Psychologists are quickly learning how dangerous smartphones can be for teenage brains.

Research has found that an eighth-grader’s risk for depression jumps 27%when he or she frequently uses social media. Kids who use their phones for at least three hours a day are much more likely to be suicidal. And recent research has found the teen suicide rate in the US now eclipses the homicide rate, with smartphones as the driving force.

But the writing about smartphone risk may have been on the wall for roughly a decade, according to educators Joe Clement and Matt Miles, coauthors of the recent book “Screen Schooled: Two Veteran Teachers Expose How Technology Overuse is Making Our Kids Dumber.”

It should be telling, Clement and Miles argue, that the two biggest tech figures in recent history — Bill Gates and Steve Jobs — seldom let their kids play with the very products they helped create.

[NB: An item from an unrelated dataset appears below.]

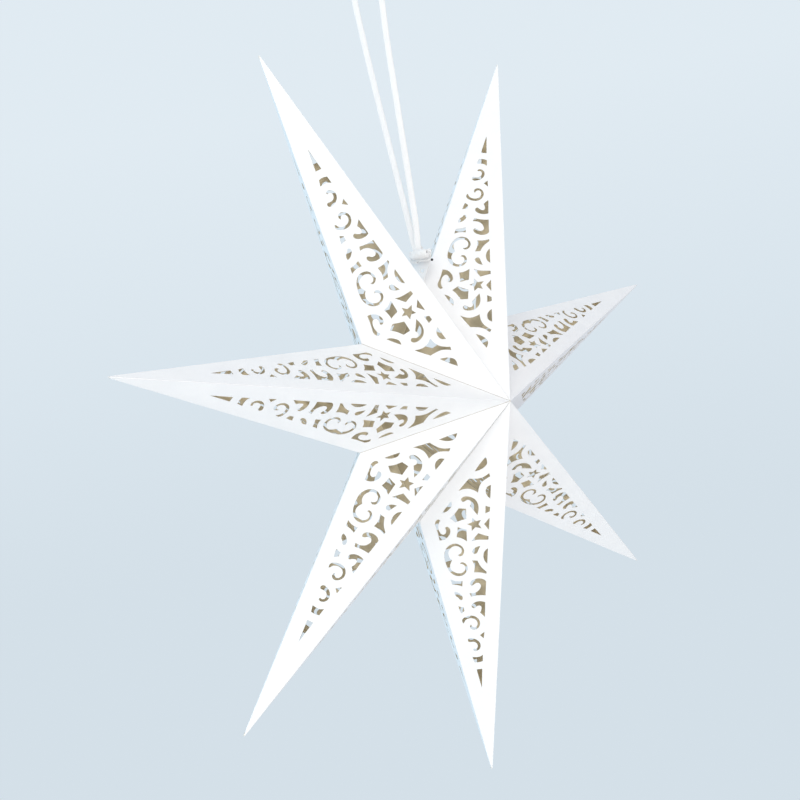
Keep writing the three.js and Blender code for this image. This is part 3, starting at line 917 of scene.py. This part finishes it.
# x, y, z up the rear strand from the knot, over the top and down the front strand
LOOP = [
    (STRAND_X, -4.2, 119.6), (-3.9, -3.3, 122.4), (-3.1, -1.5, 125.4), (-1.3, 1.4, 131),
    (0, 3.9, 141), (0, 9.6, 180), (0, 17.4, 235), (0, 24.6, 290), (0, 28.0, 323),
    (0, 29.0, 350), (0, 26.4, 372), (0, 19.6, 385), (0, 17.0, 387.4),
    (0, 9.0, 387.4), (0, 5.6, 385), (0, 0.6, 374), (0, -1.6, 352), (0, -1.2, 318),
    (0, -0.6, 285), (0, -1.6, 230), (0, -2.6, 180), (0, -2.9, 141), (-1.3, -3.4, 131),
    (-3.1, -4.5, 125.4), (-3.9, -5.9, 122.4), (STRAND_X, -7.0, 119.6),
]
# x, y, z out of the knot, through the eyelet, up behind the right tab and over to the strands
LASHING = [(-3.2, EYE_Y - 0.6, 117.4), (-1.0, EYE_Y, 116.8), (0.9, EYE_Y, 116.75),
           (2.1, EYE_Y, 117.6), (2.5, EYE_Y, 119.6), (2.35, EYE_Y, 122.2),
           (1.5, EYE_Y + 0.2, 124.4), (0.2, EYE_Y + 0.5, 126.4)]
# x, y, z of the two ends; both run towards the front
LONG_TAIL = [(-3.6, -1.2, 115.6), (-4.4, -3.4, 114.5), (-4.9, -6, 113.9), (-5, -10, 113.7),
             (-5, -15, 113.5), (-5, -19.2, 113.35)]
SHORT_TAIL = [(-4.2, 3.2, 115.9), (-4.9, 3.6, 114.4), (-5.05, 1.6, 113.6), (-5, -1.2, 113.2),
              (-5, -3.9, 112.9)]
SEALED_TIP = [(-5, -18.9, 113.36), (-5, -20.3, 113.3)]


def make_loop():
    build = Build()
    braid(build, spline(LOOP, 0.45), wide=(0.72, -0.69, 0), half_wide=2.16, half_thin=0.52,
          yarn_wide=0.62, yarn_thin=0.26, count=6, spacing=1.35, lift=0.14)
    finish_cord(build, "hanging_cord_braid", "hanging_cord")


def make_knot():
    """The braid wound into a barrel about a front-to-back axis, on the -x side of the tabs."""
    radius, half_length, turns, start_angle = 3.15, 8.5, 4.6, 2.2
    backward = np.array([0, 1.0, 0])
    t = np.linspace(-math.radians(80), math.radians(80), 900)
    barrel_y = half_length * np.sign(np.sin(t)) * np.abs(np.sin(t)) ** 0.8
    barrel_r = radius * np.cos(t) ** 0.5
    steps = np.hypot(np.diff(barrel_y), np.diff(barrel_r))
    along = np.concatenate([[0], np.cumsum(steps)])
    even = np.linspace(0, along[-1], 420)
    barrel_y, barrel_r = np.interp(even, along, barrel_y), np.interp(even, along, barrel_r)
    angle = even / along[-1] * turns * 2 * math.pi + start_angle
    spoke = np.stack([np.cos(angle), np.zeros_like(angle), np.sin(angle)], 1)
    centre = (np.array([KNOT_X, KNOT_Y, KNOT_Z]) + barrel_r[:, None] * spoke
              - barrel_y[:, None] * backward)
    slope = unit(np.stack([np.gradient(barrel_r), np.gradient(barrel_y)], 1))
    lie = slope[:, :1] * spoke - slope[:, 1:] * backward
    build = Build()
    braid(build, centre, wide=lie, half_wide=1.85, half_thin=0.46, yarn_wide=0.66,
          yarn_thin=0.26, count=6, spacing=1.25, lift=0.1, phase=0.03)

    # what the turns are wound on, grey as painted shade between the turns
    core_radius, stations = 2.85, 40
    core_y = np.linspace(-7.9, 7.9, stations)
    swell = np.sqrt(np.clip(1 - (np.abs(core_y) / 8.1) ** 4, 0.02, 1))
    core = np.stack([np.full(stations, KNOT_X), KNOT_Y + core_y, np.full(stations, KNOT_Z)], 1)
    tube(build, core, np.tile([1.0, 0, 0], (stations, 1)), np.tile([0, 0, 1.0], (stations, 1)),
         core_radius, core_radius, 24, CORE, core_y, swell=swell)
    finish_cord(build, "cord_knot_braid", "cord_knot")


def make_lashing():
    build = Build()
    braid(build, spline(LASHING, 0.3), wide=(0, 1, 0), half_wide=0.86, half_thin=0.34,
          yarn_wide=0.36, yarn_thin=0.2, count=5, spacing=0.9, lift=0.1)
    finish_cord(build, "cord_lashing_braid", "cord_lashing")


def tail_braid(points, radius):
    build = Build()
    braid(build, spline(points, 0.3), wide=(1, 0, 0), half_wide=radius, half_thin=radius,
          yarn_wide=0.32, yarn_thin=0.2, count=4, spacing=0.95, lift=0.1)
    return build


def make_long_tail():
    build = tail_braid(LONG_TAIL, 0.60)
    path = spline(SEALED_TIP, 0.12)
    wide, thin = path_frame(path, (1, 0, 0))
    share = np.linspace(-0.25, 0.97, len(path)).clip(0)
    swell = np.sqrt(np.clip(1 - share ** 2.5, 0.05, 1))
    tube(build, path, wide, thin, 0.98, 0.98, 16, SEALED, np.linspace(0, 1.4, len(path)),
         swell=swell)
    finish_cord(build, "cord_tail_right_braid", "cord_tail_right", CORD_SLOTS + [cord_tip])


make_loop()
make_knot()
make_lashing()
make_long_tail()
finish_cord(tail_braid(SHORT_TAIL, 0.64), "cord_tail_left_braid", "cord_tail_left")

# ------------------------------------------------------------------ studio, in metres
scene = bpy.context.scene
scene.view_settings.view_transform = "Standard"
scene.view_settings.look = "None"
scene.view_settings.exposure = 0.0
scene.view_settings.gamma = 1.0


def make_world():
    world = bpy.data.worlds.new("studio_world")
    scene.world = world
    nodes = Nodes(world)
    direction = nodes.add("ShaderNodeTexCoord").outputs["Generated"]
    axes = nodes.add("ShaderNodeSeparateXYZ", {"Vector": direction})
    # pale blue from behind (+y) and a little from the left (-x)
    left_share = nodes.math("MULTIPLY_ADD", axes.outputs["X"], -0.22, 0.5)
    back_share = nodes.math("MULTIPLY_ADD", axes.outputs["Y"], 0.45, left_share)
    sky = nodes.ramp(back_share, [(0.15, (0.86, 0.855, 0.85)), (0.45, (0.80, 0.82, 0.84)),
                                  (0.65, (0.66, 0.80, 0.90)), (1.0, (0.60, 0.80, 0.95))])
    background = nodes.add("ShaderNodeBackground")
    # the right (+x) side of the room is dimmer and cooler
    right_share = nodes.math("MULTIPLY_ADD", axes.outputs["X"], 0.5, 0.5)
    room = nodes.ramp(right_share, [(0.45, (1.11, 1.10, 1.09)), (0.95, (0.62, 0.70, 0.84))])
    tint = nodes.add("ShaderNodeVectorMath", {0: sky, 1: room}, operation="MULTIPLY")
    nodes.tree.links.new(tint.outputs[0], background.inputs["Color"])
    nodes.add("ShaderNodeOutputWorld", {"Surface": background.outputs["Background"]})


FLOOR_Z = -1.05
FLAT_R = 2.6                                     # the flat part of the floor
SWEEP_R = 1.6                                    # the curve up from it
DOME_R = FLAT_R + SWEEP_R
DOME_Z = FLOOR_Z + SWEEP_R


def sweep_material():
    material = bpy.data.materials.new("studio_paper_sweep")
    nodes = Nodes(material)
    place = nodes.add("ShaderNodeTexCoord").outputs["Object"]
    axes = nodes.add("ShaderNodeSeparateXYZ", {"Vector": place})
    # painted shade: the sweep's colour darkens towards the floor, so the floor reads shaded
    # against the wall
    height = nodes.math("MULTIPLY_ADD", axes.outputs["Z"], 0.4, 0.42)
    colour = nodes.ramp(height, [(0.0, (0.66, 0.745, 0.81)), (0.22, (0.70, 0.785, 0.85)),
                                 (0.6, (0.75, 0.83, 0.89))])
    glow = nodes.add("ShaderNodeEmission", {"Color": colour})
    nodes.add("ShaderNodeOutputMaterial", {"Surface": glow.outputs["Emission"]})
    return material


def make_floor():
    """Pale floor that sweeps up into a dome; only the camera sees it, so soft light stays even."""
    profile = [(1.2, FLOOR_Z), (FLAT_R, FLOOR_Z)]          # radius, z
    for i in range(1, 13):
        angle = math.radians(90 * i / 12)
        profile.append((FLAT_R + SWEEP_R * math.sin(angle),
                        FLOOR_Z + SWEEP_R * (1 - math.cos(angle))))
    for i in range(1, 10):
        angle = math.radians(90 * i / 10)
        profile.append((DOME_R * math.cos(angle), DOME_Z + DOME_R * math.sin(angle)))
    around = 72
    turns = [2 * math.pi * j / around for j in range(around)]
    verts = [(r * math.cos(turn), r * math.sin(turn), z) for r, z in profile for turn in turns]
    verts += [(0, 0, FLOOR_Z), (0, 0, DOME_Z + DOME_R)]
    bottom, top = len(verts) - 2, len(verts) - 1
    faces = []
    for i in range(len(profile) - 1):
        here, there = i * around, (i + 1) * around
        for j in range(around):
            k = (j + 1) % around
            faces.append((here + j, here + k, there + k, there + j))
    last = (len(profile) - 1) * around
    faces += [(bottom, (j + 1) % around, j) for j in range(around)]
    faces += [(top, last + j, last + (j + 1) % around) for j in range(around)]
    mesh = bpy.data.meshes.new("studio_floor")
    mesh.from_pydata(verts, [], faces)
    mesh.polygons.foreach_set("use_smooth", np.ones(len(mesh.polygons), bool))
    mesh.update()
    floor = bpy.data.objects.new("studio_floor", mesh)
    scene.collection.objects.link(floor)
    mesh.materials.append(sweep_material())
    floor.visible_shadow = False
    floor.visible_diffuse = False
    floor.visible_glossy = False
    floor.visible_transmission = False


LIGHT_TARGET = (0.0, -0.02, -0.39)


def area_light(name, place, size, power, colour):
    """A rectangular light aimed at the star."""
    data = bpy.data.lights.new(name, "AREA")
    data.shape = "RECTANGLE"
    data.size, data.size_y = size
    data.energy = power
    data.color = colour
    light = bpy.data.objects.new(name, data)
    light.location = place
    light.rotation_mode = "QUATERNION"
    aim = Vector(LIGHT_TARGET) - Vector(place)
    light.rotation_quaternion = aim.to_track_quat("-Z", "Y")
    scene.collection.objects.link(light)


def make_camera():
    data = bpy.data.cameras.new("photo_camera")
    data.lens = 56.41
    data.sensor_width = 36.0
    data.clip_start, data.clip_end = 0.01, 50.0
    camera = bpy.data.objects.new("photo_camera", data)
    # columns: the camera's right, up and backward directions, then its place
    camera.matrix_world = Matrix(((0.6968321, 0.1626878, -0.6985397, -0.712876),
                                  (-0.7023174, -0.0428262, -0.7105746, -0.695236),
                                  (-0.1455176, 0.9857477, 0.0844158, -0.294493),
                                  (0, 0, 0, 1)))
    scene.collection.objects.link(camera)
    scene.camera = camera


make_world()
make_floor()
area_light("key_light", place=(-2.1, -1.85, 0.85), size=(1.5, 1.7), power=24.5,
           colour=(1.0, 0.98, 0.955))
area_light("fill_light", place=(-1.55, -2.25, -1.1), size=(1.8, 1.8), power=15.0,
           colour=(1.0, 0.99, 0.98))
area_light("back_light", place=(-1.2, 2.4, 0.5), size=(2.0, 2.0), power=10.0,
           colour=(0.80, 0.92, 1.0))
make_camera()

bpy.context.view_layer.update()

“What is it these wealthy tech executives know about their own products that their consumers don’t?” the authors wrote. The answer, according to a growing body of evidence, is the addictive power of digital technology.

In 2007, Gates, the former CEO of Microsoft, implemented a cap on screen time when his daughter started developing an unhealthy attachment to a video game. He also didn’t let his kids get cell phones until they turned 14. (Today, the average age for a child getting their first phone is 10.)

Jobs, who was the CEO of Apple until his death in 2012, revealed in a 2011 New York Times interview that he prohibited his kids from using the newly-released iPad. “We limit how much technology our kids use at home,” Jobs told reporter Nick Bilton.

In “Screen Schooled,” Clement and Miles make the case that wealthy Silicon Valley parents seem to grasp the addictive powers of smartphones, tablets, and computers more than the general public does — despite the fact that these parents often make a living by creating and investing in that technology.

“It’s interesting to think that in a modern public school, where kids are being required to use electronic devices like iPads,” the authors wrote, “Steve Jobs’s kids would be some of the only kids opted out.”